What needs to be done —
Exactly reproduce the lines that follow.

Data lines —
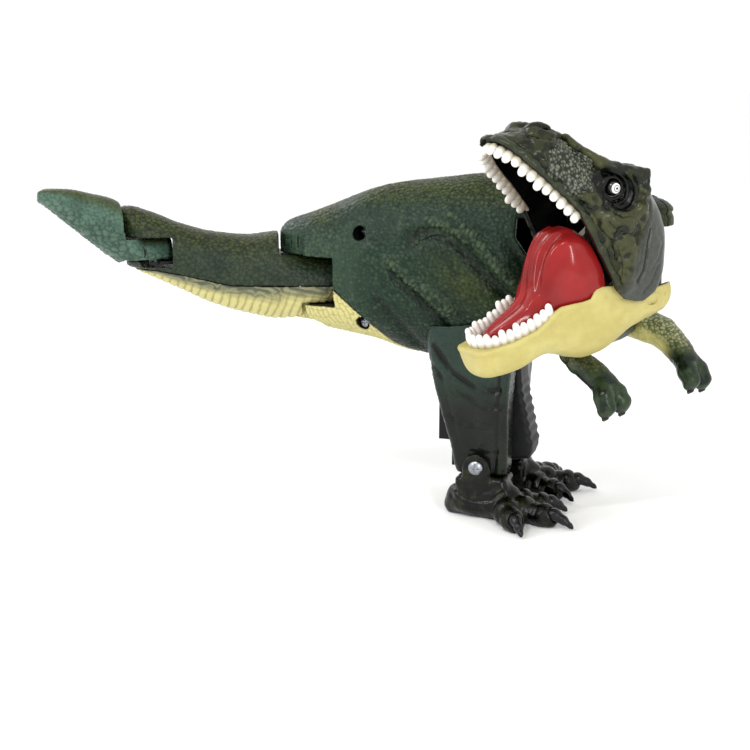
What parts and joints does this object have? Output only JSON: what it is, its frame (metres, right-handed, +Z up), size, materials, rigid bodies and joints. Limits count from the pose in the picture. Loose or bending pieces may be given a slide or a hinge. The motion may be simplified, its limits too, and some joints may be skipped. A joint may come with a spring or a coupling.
{
  "type": "toy dinosaur",
  "caption": "Hand-held toy dinosaur with a grip and trigger in its legs; squeezing turns the head, opens the toothed mouth and bends the jointed tail.",
  "frame": {"origin": "on the sole plane, midway between the two ankles", "axes": "+X forward along the body, +Y to the animal's left, +Z up; rest pose is the trigger squeezed"},
  "size_m": [0.282, 0.1304, 0.1684],
  "materials": {
    "green_shell": "satin moulded, dry-brushed",
    "dark_green_shell": "satin moulded",
    "olive_shell": "satin moulded, dry-brushed",
    "cream_shell": "satin moulded",
    "white_part": "gloss",
    "red_part": "high gloss",
    "black_part": "satin moulded",
    "nylon": "natural moulded",
    "steel": "bright"
  },
  "bodies": {
    "body": {"trunk_shell_left": "green_shell", "trunk_shell_right": "green_shell", "belly_plate": "cream_shell", "trunk_screw_upper": "steel", "trunk_screw_lower": "steel", "leg_shell_left": "dark_green_shell", "leg_shell_right": "dark_green_shell", "foot_left": "dark_green_shell", "foot_right": "dark_green_shell", "ankle_screw_left": "steel", "ankle_screw_right": "steel", "grip_core": "black_part", "trigger_pin": "steel", "trigger_spring": "steel", "drive_guide": "black_part", "neck_sun_gear": "nylon", "tail_pin": "steel"},
    "trigger": {"trigger_lever": "black_part", "trigger_sector": "nylon"},
    "drive_bar": {"drive_bar": "nylon"},
    "neck": {"neck_shell_left": "olive_shell", "neck_shell_right": "olive_shell", "neck_shaft": "steel", "neck_gear": "nylon", "chest_shell": "cream_shell", "arm_left": "dark_green_shell", "arm_right": "dark_green_shell", "head_pin": "steel"},
    "neck_rack": {"neck_rack": "nylon"},
    "head_yoke": {"head_yoke": "black_part", "yoke_pinion": "nylon", "skull_pin": "steel", "jaw_pin": "steel"},
    "jaw_rack": {"jaw_rack": "nylon"},
    "skull": {"skull_shell": "olive_shell", "upper_teeth": "white_part", "eye_left": "white_part", "eye_right": "white_part", "skull_sector": "nylon"},
    "jaw": {"lower_jaw": "cream_shell", "lower_teeth": "white_part", "tongue_lining": "red_part", "jaw_sector": "nylon"},
    "tail_middle": {"tail_mid_upper": "green_shell", "tail_mid_lower": "cream_shell", "tail_gear": "nylon", "tail_tip_pin": "steel"},
    "tail_end": {"tail_tip": "green_shell"},
    "link": {"tail_link": "nylon"}
  },
  "joints": [
    {"name": "head_yaw", "type": "hinge", "parent": "neck", "child": "head_yoke", "pos_m": [0.06703, -0.01908, 0.12], "axis": [0, 0, 1], "range_deg": [0, 104]},
    {"name": "trigger_pull", "type": "hinge", "parent": "body", "child": "trigger", "pos_m": [0.006, 0, 0.077], "axis": [0, 1, 0], "range_deg": [-14.24, 0], "stiffness_Nm_per_rad": 0.2, "springref_deg": -20.05},
    {"name": "drive_slide", "type": "slide", "parent": "body", "child": "drive_bar", "axis": [1, 0, 0], "range_m": [-0.00505, 0]},
    {"name": "neck_yaw", "type": "hinge", "parent": "body", "child": "neck", "pos_m": [0.0365, 0, 0.11], "axis": [0, 0, 1], "range_deg": [0, 32.02]},
    {"name": "neck_rack_slide", "type": "slide", "parent": "neck", "child": "neck_rack", "axis": [0.848, -0.5299, 0], "range_m": [0, 0.00456]},
    {"name": "jaw_rack_slide", "type": "slide", "parent": "head_yoke", "child": "jaw_rack", "axis": [-0.7193, -0.6947, 0], "range_m": [-0.00637, 0]},
    {"name": "skull_pitch", "type": "hinge", "parent": "head_yoke", "child": "skull", "pos_m": [0.05264, -0.03297, 0.13], "axis": [0.6947, -0.7193, 0], "range_deg": [0, 30.35]},
    {"name": "jaw_pitch", "type": "hinge", "parent": "head_yoke", "child": "jaw", "pos_m": [0.06199, -0.02394, 0.102], "axis": [0.6947, -0.7193, 0], "range_deg": [-28.02, 0]},
    {"name": "tail_yaw", "type": "hinge", "parent": "body", "child": "tail_middle", "pos_m": [-0.08, 0, 0.1], "axis": [0, 0, 1], "range_deg": [-24.02, 0]},
    {"name": "tail_tip_yaw", "type": "hinge", "parent": "tail_middle", "child": "tail_end", "pos_m": [-0.14852, -0.03051, 0.11], "axis": [0, 0, 1], "range_deg": [-16.02, 0]},
    {"name": "tail_link_turn", "type": "hinge", "parent": "tail_end", "child": "link", "pos_m": [-0.14312, -0.03694, 0.1055], "axis": [0, 0, 1], "range_deg": [0, 16.61]}
  ],
  "couplings": [
    {"joint": "trigger_pull", "follows": "head_yaw", "ratio": -0.13675},
    {"joint": "drive_slide", "follows": "head_yaw", "m_per_rad": -0.0027692},
    {"joint": "neck_yaw", "follows": "head_yaw", "ratio": 0.30769},
    {"joint": "neck_rack_slide", "follows": "head_yaw", "m_per_rad": 0.0025},
    {"joint": "jaw_rack_slide", "follows": "head_yaw", "m_per_rad": -0.0035},
    {"joint": "skull_pitch", "follows": "head_yaw", "ratio": 0.29167},
    {"joint": "jaw_pitch", "follows": "head_yaw", "ratio": -0.26923},
    {"joint": "tail_yaw", "follows": "head_yaw", "ratio": -0.23077},
    {"joint": "tail_tip_yaw", "follows": "head_yaw", "ratio": -0.15385},
    {"joint": "tail_link_turn", "follows": "head_yaw", "ratio": 0.15955}
  ]
}
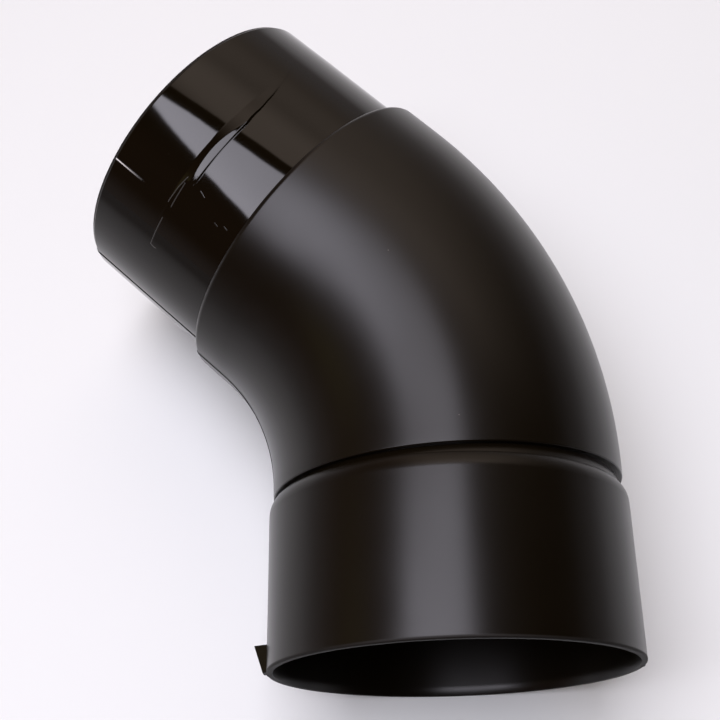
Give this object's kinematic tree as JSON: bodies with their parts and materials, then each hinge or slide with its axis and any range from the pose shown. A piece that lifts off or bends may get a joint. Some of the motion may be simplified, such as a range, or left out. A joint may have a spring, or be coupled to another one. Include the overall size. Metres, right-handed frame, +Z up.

Answer to this problem —
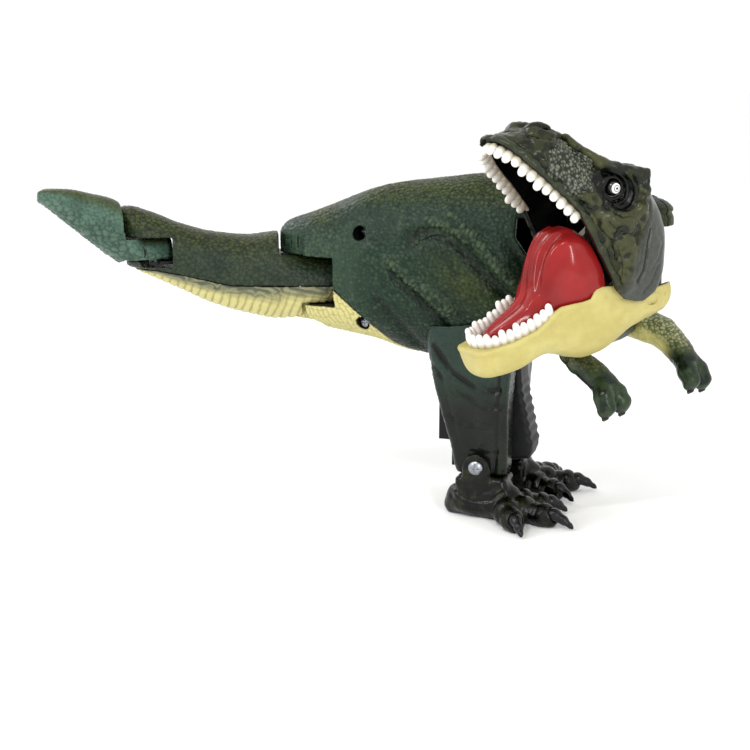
What parts and joints does this object have? Output only JSON: what it is, its frame (metres, right-handed, +Z up), size, materials, rigid bodies and joints. Limits count from the pose in the picture. Loose or bending pieces may be given a slide or a hinge. The motion may be simplified, its limits too, and some joints may be skipped. A joint may come with a spring or a coupling.
{
  "type": "toy dinosaur",
  "caption": "Hand-held toy dinosaur with a grip and trigger in its legs; squeezing turns the head, opens the toothed mouth and bends the jointed tail.",
  "frame": {"origin": "on the sole plane, midway between the two ankles", "axes": "+X forward along the body, +Y to the animal's left, +Z up; rest pose is the trigger squeezed"},
  "size_m": [0.282, 0.1304, 0.1684],
  "materials": {
    "green_shell": "satin moulded, dry-brushed",
    "dark_green_shell": "satin moulded",
    "olive_shell": "satin moulded, dry-brushed",
    "cream_shell": "satin moulded",
    "white_part": "gloss",
    "red_part": "high gloss",
    "black_part": "satin moulded",
    "nylon": "natural moulded",
    "steel": "bright"
  },
  "bodies": {
    "body": {"trunk_shell_left": "green_shell", "trunk_shell_right": "green_shell", "belly_plate": "cream_shell", "trunk_screw_upper": "steel", "trunk_screw_lower": "steel", "leg_shell_left": "dark_green_shell", "leg_shell_right": "dark_green_shell", "foot_left": "dark_green_shell", "foot_right": "dark_green_shell", "ankle_screw_left": "steel", "ankle_screw_right": "steel", "grip_core": "black_part", "trigger_pin": "steel", "trigger_spring": "steel", "drive_guide": "black_part", "neck_sun_gear": "nylon", "tail_pin": "steel"},
    "trigger": {"trigger_lever": "black_part", "trigger_sector": "nylon"},
    "drive_bar": {"drive_bar": "nylon"},
    "neck": {"neck_shell_left": "olive_shell", "neck_shell_right": "olive_shell", "neck_shaft": "steel", "neck_gear": "nylon", "chest_shell": "cream_shell", "arm_left": "dark_green_shell", "arm_right": "dark_green_shell", "head_pin": "steel"},
    "neck_rack": {"neck_rack": "nylon"},
    "head_yoke": {"head_yoke": "black_part", "yoke_pinion": "nylon", "skull_pin": "steel", "jaw_pin": "steel"},
    "jaw_rack": {"jaw_rack": "nylon"},
    "skull": {"skull_shell": "olive_shell", "upper_teeth": "white_part", "eye_left": "white_part", "eye_right": "white_part", "skull_sector": "nylon"},
    "jaw": {"lower_jaw": "cream_shell", "lower_teeth": "white_part", "tongue_lining": "red_part", "jaw_sector": "nylon"},
    "tail_middle": {"tail_mid_upper": "green_shell", "tail_mid_lower": "cream_shell", "tail_gear": "nylon", "tail_tip_pin": "steel"},
    "tail_end": {"tail_tip": "green_shell"},
    "link": {"tail_link": "nylon"}
  },
  "joints": [
    {"name": "head_yaw", "type": "hinge", "parent": "neck", "child": "head_yoke", "pos_m": [0.06703, -0.01908, 0.12], "axis": [0, 0, 1], "range_deg": [0, 104]},
    {"name": "trigger_pull", "type": "hinge", "parent": "body", "child": "trigger", "pos_m": [0.006, 0, 0.077], "axis": [0, 1, 0], "range_deg": [-14.24, 0], "stiffness_Nm_per_rad": 0.2, "springref_deg": -20.05},
    {"name": "drive_slide", "type": "slide", "parent": "body", "child": "drive_bar", "axis": [1, 0, 0], "range_m": [-0.00505, 0]},
    {"name": "neck_yaw", "type": "hinge", "parent": "body", "child": "neck", "pos_m": [0.0365, 0, 0.11], "axis": [0, 0, 1], "range_deg": [0, 32.02]},
    {"name": "neck_rack_slide", "type": "slide", "parent": "neck", "child": "neck_rack", "axis": [0.848, -0.5299, 0], "range_m": [0, 0.00456]},
    {"name": "jaw_rack_slide", "type": "slide", "parent": "head_yoke", "child": "jaw_rack", "axis": [-0.7193, -0.6947, 0], "range_m": [-0.00637, 0]},
    {"name": "skull_pitch", "type": "hinge", "parent": "head_yoke", "child": "skull", "pos_m": [0.05264, -0.03297, 0.13], "axis": [0.6947, -0.7193, 0], "range_deg": [0, 30.35]},
    {"name": "jaw_pitch", "type": "hinge", "parent": "head_yoke", "child": "jaw", "pos_m": [0.06199, -0.02394, 0.102], "axis": [0.6947, -0.7193, 0], "range_deg": [-28.02, 0]},
    {"name": "tail_yaw", "type": "hinge", "parent": "body", "child": "tail_middle", "pos_m": [-0.08, 0, 0.1], "axis": [0, 0, 1], "range_deg": [-24.02, 0]},
    {"name": "tail_tip_yaw", "type": "hinge", "parent": "tail_middle", "child": "tail_end", "pos_m": [-0.14852, -0.03051, 0.11], "axis": [0, 0, 1], "range_deg": [-16.02, 0]},
    {"name": "tail_link_turn", "type": "hinge", "parent": "tail_end", "child": "link", "pos_m": [-0.14312, -0.03694, 0.1055], "axis": [0, 0, 1], "range_deg": [0, 16.61]}
  ],
  "couplings": [
    {"joint": "trigger_pull", "follows": "head_yaw", "ratio": -0.13675},
    {"joint": "drive_slide", "follows": "head_yaw", "m_per_rad": -0.0027692},
    {"joint": "neck_yaw", "follows": "head_yaw", "ratio": 0.30769},
    {"joint": "neck_rack_slide", "follows": "head_yaw", "m_per_rad": 0.0025},
    {"joint": "jaw_rack_slide", "follows": "head_yaw", "m_per_rad": -0.0035},
    {"joint": "skull_pitch", "follows": "head_yaw", "ratio": 0.29167},
    {"joint": "jaw_pitch", "follows": "head_yaw", "ratio": -0.26923},
    {"joint": "tail_yaw", "follows": "head_yaw", "ratio": -0.23077},
    {"joint": "tail_tip_yaw", "follows": "head_yaw", "ratio": -0.15385},
    {"joint": "tail_link_turn", "follows": "head_yaw", "ratio": 0.15955}
  ]
}
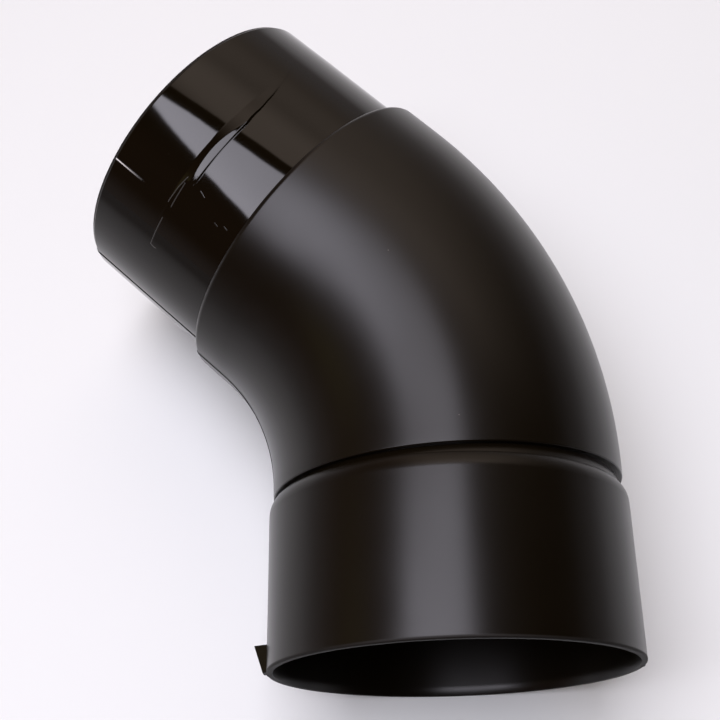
Give this object's kinematic tree as JSON: bodies with their parts and materials, then each hinge or slide with its axis and any range from the pose shown. A piece that lifts off or bends may get a joint. Some of the motion may be simplified, such as a range, or left out. A joint may have a spring, or be coupled to another one. Include the overall size. Metres, right-handed frame, +Z up.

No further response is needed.